┏━━

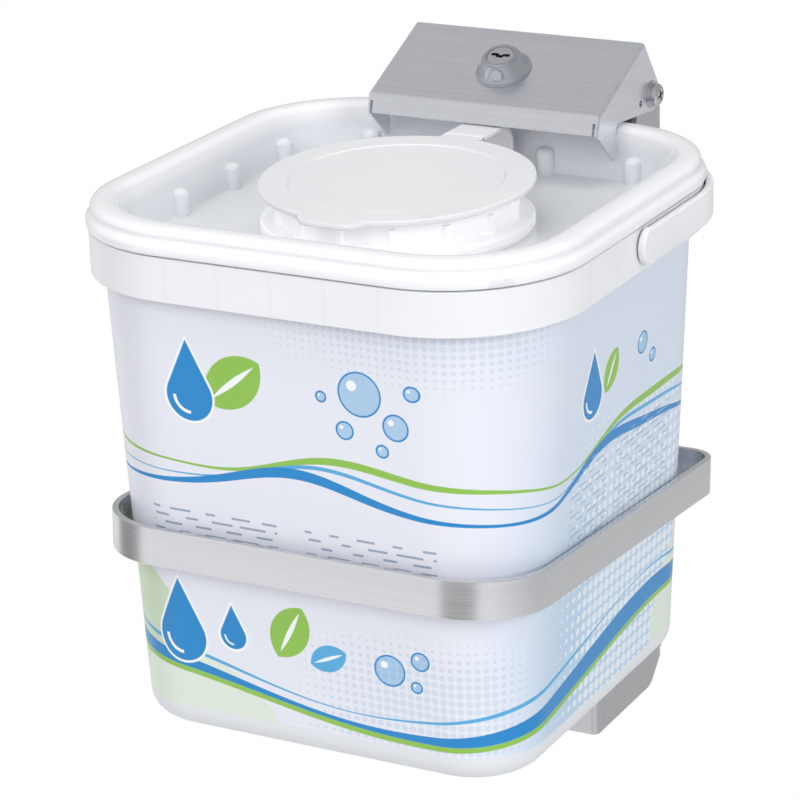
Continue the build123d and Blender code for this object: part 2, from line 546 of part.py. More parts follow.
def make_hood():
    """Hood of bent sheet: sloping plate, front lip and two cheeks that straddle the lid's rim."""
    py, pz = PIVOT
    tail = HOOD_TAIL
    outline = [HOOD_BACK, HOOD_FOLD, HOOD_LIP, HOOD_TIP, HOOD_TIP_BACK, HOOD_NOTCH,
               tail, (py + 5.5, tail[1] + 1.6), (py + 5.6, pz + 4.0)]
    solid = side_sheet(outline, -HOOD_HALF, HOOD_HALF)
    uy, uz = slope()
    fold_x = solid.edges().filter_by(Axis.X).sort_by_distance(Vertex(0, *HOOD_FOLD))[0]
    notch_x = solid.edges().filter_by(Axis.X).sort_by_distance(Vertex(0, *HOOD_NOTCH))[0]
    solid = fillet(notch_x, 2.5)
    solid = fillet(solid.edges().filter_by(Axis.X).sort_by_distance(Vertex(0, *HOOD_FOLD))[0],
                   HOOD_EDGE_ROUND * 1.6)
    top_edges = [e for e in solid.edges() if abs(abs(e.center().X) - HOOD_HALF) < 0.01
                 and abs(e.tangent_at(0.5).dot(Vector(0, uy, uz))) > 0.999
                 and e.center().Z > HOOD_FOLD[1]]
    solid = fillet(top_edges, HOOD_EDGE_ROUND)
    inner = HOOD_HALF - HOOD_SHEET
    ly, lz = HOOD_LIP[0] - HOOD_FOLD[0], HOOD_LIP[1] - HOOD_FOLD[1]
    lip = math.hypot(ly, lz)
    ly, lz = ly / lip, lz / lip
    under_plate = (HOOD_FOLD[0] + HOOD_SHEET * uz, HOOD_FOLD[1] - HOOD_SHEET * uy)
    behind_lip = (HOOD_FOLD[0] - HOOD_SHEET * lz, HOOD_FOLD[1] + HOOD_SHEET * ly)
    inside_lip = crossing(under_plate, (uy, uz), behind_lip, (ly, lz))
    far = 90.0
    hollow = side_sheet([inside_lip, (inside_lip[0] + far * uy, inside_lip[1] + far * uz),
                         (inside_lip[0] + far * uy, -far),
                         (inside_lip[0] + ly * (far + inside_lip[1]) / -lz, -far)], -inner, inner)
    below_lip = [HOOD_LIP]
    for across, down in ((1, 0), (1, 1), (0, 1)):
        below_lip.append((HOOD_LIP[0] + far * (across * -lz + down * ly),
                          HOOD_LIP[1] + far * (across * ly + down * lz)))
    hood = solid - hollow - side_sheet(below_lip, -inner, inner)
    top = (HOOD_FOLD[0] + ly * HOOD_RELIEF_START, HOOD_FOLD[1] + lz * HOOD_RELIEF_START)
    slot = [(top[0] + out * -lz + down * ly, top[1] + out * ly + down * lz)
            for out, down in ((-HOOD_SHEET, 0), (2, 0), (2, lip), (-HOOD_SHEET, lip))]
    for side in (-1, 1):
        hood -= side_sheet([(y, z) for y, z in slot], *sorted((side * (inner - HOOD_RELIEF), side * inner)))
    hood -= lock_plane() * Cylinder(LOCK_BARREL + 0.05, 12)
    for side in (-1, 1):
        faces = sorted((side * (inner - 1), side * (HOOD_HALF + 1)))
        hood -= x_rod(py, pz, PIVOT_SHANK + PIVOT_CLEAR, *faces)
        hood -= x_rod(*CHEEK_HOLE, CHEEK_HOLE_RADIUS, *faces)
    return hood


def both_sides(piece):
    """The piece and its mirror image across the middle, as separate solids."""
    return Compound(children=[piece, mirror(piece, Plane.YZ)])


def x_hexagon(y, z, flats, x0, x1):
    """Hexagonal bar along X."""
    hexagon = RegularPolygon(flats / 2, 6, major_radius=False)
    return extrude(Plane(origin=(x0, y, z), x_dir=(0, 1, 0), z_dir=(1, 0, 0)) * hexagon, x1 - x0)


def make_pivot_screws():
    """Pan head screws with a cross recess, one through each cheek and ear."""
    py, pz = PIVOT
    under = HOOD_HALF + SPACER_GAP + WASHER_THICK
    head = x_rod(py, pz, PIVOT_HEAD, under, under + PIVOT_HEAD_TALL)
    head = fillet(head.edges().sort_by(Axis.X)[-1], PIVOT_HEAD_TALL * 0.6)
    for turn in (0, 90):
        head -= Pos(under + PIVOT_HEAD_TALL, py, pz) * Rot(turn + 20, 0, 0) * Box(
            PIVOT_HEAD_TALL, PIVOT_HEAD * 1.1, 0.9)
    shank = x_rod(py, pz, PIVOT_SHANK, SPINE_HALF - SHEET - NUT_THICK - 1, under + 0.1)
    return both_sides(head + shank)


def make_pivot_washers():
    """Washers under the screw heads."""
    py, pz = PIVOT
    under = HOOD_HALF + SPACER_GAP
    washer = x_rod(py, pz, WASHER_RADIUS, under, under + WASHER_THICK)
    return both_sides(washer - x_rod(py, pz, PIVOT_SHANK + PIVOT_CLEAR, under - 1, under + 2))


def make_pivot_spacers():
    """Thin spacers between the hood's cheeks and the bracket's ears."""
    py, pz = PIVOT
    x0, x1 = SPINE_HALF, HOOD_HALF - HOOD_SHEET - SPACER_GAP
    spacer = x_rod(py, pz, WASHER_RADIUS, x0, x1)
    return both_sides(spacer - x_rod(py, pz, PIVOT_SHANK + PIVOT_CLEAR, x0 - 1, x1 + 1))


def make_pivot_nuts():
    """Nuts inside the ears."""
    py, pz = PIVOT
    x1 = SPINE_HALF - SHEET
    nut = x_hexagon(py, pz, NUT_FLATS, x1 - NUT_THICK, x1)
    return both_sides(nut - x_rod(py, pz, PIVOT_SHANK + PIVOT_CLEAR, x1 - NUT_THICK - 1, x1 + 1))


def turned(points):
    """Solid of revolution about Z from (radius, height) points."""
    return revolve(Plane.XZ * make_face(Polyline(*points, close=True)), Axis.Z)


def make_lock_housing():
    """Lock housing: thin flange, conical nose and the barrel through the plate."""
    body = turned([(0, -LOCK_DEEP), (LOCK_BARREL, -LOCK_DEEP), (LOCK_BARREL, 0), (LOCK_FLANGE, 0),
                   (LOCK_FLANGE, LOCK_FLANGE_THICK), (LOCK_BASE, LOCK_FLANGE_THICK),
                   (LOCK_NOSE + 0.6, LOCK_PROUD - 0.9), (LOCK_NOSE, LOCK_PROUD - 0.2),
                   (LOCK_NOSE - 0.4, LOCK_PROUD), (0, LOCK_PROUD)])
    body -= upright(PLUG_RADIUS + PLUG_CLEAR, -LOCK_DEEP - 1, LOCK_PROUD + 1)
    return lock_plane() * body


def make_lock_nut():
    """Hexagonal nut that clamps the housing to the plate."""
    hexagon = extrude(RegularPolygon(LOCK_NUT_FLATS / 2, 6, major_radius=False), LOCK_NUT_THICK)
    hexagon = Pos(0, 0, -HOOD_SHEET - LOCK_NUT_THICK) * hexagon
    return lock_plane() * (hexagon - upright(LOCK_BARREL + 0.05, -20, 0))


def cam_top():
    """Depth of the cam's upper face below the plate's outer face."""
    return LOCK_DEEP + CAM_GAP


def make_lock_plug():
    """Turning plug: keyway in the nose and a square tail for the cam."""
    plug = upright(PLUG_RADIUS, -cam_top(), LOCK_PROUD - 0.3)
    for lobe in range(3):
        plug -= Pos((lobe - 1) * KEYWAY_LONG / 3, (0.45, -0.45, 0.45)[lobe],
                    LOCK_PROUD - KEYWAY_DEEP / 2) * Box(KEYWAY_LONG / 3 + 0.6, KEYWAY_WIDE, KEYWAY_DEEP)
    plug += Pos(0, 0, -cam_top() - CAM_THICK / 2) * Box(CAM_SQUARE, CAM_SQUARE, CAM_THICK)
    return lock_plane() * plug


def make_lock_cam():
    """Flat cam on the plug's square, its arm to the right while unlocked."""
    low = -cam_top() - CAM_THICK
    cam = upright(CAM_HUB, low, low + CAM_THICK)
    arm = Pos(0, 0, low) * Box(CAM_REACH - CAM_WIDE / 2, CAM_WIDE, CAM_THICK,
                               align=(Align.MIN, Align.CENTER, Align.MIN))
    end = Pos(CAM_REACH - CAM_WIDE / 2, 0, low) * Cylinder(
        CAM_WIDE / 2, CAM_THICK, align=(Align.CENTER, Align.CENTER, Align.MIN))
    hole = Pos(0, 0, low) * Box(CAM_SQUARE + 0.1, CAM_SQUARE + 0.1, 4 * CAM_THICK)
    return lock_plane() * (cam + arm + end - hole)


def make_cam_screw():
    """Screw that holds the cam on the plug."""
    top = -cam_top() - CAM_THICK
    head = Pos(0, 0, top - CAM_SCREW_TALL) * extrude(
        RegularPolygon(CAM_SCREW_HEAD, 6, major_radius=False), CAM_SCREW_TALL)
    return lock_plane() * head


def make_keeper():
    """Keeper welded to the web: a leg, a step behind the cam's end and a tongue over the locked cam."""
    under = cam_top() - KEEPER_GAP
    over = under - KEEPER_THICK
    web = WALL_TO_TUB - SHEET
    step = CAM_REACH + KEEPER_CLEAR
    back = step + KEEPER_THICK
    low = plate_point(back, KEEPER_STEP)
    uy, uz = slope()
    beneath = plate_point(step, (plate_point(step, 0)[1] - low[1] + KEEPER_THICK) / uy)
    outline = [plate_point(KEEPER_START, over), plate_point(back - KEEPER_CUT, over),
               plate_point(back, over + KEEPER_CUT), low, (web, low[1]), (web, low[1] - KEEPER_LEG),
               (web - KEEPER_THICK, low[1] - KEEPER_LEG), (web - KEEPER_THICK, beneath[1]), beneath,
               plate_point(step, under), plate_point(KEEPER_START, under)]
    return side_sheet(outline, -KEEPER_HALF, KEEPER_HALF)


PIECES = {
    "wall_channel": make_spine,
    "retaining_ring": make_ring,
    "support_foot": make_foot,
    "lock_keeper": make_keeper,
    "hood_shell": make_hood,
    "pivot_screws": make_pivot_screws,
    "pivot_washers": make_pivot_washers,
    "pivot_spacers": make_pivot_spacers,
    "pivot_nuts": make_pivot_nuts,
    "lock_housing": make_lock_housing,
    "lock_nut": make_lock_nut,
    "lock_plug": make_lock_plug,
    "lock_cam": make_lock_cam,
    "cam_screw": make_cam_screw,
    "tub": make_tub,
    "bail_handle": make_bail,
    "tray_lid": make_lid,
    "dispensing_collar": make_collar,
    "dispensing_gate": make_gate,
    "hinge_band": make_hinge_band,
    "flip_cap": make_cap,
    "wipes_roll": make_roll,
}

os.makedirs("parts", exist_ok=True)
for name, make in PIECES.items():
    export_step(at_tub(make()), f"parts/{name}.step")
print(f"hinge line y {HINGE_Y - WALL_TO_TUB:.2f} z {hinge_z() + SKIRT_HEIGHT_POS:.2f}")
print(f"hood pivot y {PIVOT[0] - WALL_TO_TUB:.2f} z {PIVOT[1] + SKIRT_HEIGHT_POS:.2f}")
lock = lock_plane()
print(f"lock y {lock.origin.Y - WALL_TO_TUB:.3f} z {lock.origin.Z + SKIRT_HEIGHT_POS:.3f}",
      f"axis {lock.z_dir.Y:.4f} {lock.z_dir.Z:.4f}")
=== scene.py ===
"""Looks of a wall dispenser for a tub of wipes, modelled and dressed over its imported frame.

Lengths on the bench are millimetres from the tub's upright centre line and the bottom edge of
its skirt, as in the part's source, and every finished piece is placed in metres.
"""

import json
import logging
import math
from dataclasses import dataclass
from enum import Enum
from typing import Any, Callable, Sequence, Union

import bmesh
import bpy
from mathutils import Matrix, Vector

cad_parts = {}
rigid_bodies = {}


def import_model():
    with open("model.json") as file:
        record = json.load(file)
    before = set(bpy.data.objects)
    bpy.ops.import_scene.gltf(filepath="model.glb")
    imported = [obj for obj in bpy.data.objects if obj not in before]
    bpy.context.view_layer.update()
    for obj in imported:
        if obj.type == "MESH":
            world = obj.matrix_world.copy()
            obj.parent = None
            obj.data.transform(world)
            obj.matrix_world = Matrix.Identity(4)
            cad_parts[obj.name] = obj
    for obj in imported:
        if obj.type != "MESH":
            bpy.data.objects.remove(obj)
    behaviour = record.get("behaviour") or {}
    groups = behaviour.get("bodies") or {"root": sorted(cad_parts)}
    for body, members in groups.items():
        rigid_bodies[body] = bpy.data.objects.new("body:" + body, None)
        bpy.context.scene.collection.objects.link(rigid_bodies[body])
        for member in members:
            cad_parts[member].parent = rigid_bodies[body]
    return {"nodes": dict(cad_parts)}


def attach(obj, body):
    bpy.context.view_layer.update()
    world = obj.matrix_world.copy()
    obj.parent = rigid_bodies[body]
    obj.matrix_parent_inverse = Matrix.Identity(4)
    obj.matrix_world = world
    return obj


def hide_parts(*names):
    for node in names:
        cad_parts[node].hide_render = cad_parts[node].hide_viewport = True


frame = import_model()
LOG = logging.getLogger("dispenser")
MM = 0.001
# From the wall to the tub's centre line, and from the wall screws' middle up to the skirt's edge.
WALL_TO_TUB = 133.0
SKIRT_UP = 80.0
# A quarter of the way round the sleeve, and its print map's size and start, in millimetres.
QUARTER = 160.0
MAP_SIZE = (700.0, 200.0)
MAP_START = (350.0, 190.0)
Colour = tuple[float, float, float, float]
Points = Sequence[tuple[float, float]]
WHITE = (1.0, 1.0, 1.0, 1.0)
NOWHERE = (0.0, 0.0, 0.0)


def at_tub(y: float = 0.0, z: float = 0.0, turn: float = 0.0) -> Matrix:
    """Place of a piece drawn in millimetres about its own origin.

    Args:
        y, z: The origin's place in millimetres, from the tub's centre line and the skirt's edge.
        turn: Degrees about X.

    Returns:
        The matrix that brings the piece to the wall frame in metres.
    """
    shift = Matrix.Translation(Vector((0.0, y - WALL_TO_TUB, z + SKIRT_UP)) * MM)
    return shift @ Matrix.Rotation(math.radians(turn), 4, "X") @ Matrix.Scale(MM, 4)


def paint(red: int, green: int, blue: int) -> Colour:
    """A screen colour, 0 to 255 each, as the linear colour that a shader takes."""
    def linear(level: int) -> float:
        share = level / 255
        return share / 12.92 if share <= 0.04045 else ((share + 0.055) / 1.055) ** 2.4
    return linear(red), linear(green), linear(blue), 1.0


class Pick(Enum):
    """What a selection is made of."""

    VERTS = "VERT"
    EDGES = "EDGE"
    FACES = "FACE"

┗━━

WHAT IS BEING ASKED: Give again, word for word, every line of the listing above from the one with "lock = lock_plane()" to the one with "for body, members", both inclusive, and nothing beyond them.

THE ANSWER:
lock = lock_plane()
print(f"lock y {lock.origin.Y - WALL_TO_TUB:.3f} z {lock.origin.Z + SKIRT_HEIGHT_POS:.3f}",
      f"axis {lock.z_dir.Y:.4f} {lock.z_dir.Z:.4f}")
=== scene.py ===
"""Looks of a wall dispenser for a tub of wipes, modelled and dressed over its imported frame.

Lengths on the bench are millimetres from the tub's upright centre line and the bottom edge of
its skirt, as in the part's source, and every finished piece is placed in metres.
"""

import json
import logging
import math
from dataclasses import dataclass
from enum import Enum
from typing import Any, Callable, Sequence, Union

import bmesh
import bpy
from mathutils import Matrix, Vector

cad_parts = {}
rigid_bodies = {}


def import_model():
    with open("model.json") as file:
        record = json.load(file)
    before = set(bpy.data.objects)
    bpy.ops.import_scene.gltf(filepath="model.glb")
    imported = [obj for obj in bpy.data.objects if obj not in before]
    bpy.context.view_layer.update()
    for obj in imported:
        if obj.type == "MESH":
            world = obj.matrix_world.copy()
            obj.parent = None
            obj.data.transform(world)
            obj.matrix_world = Matrix.Identity(4)
            cad_parts[obj.name] = obj
    for obj in imported:
        if obj.type != "MESH":
            bpy.data.objects.remove(obj)
    behaviour = record.get("behaviour") or {}
    groups = behaviour.get("bodies") or {"root": sorted(cad_parts)}
    for body, members in groups.items():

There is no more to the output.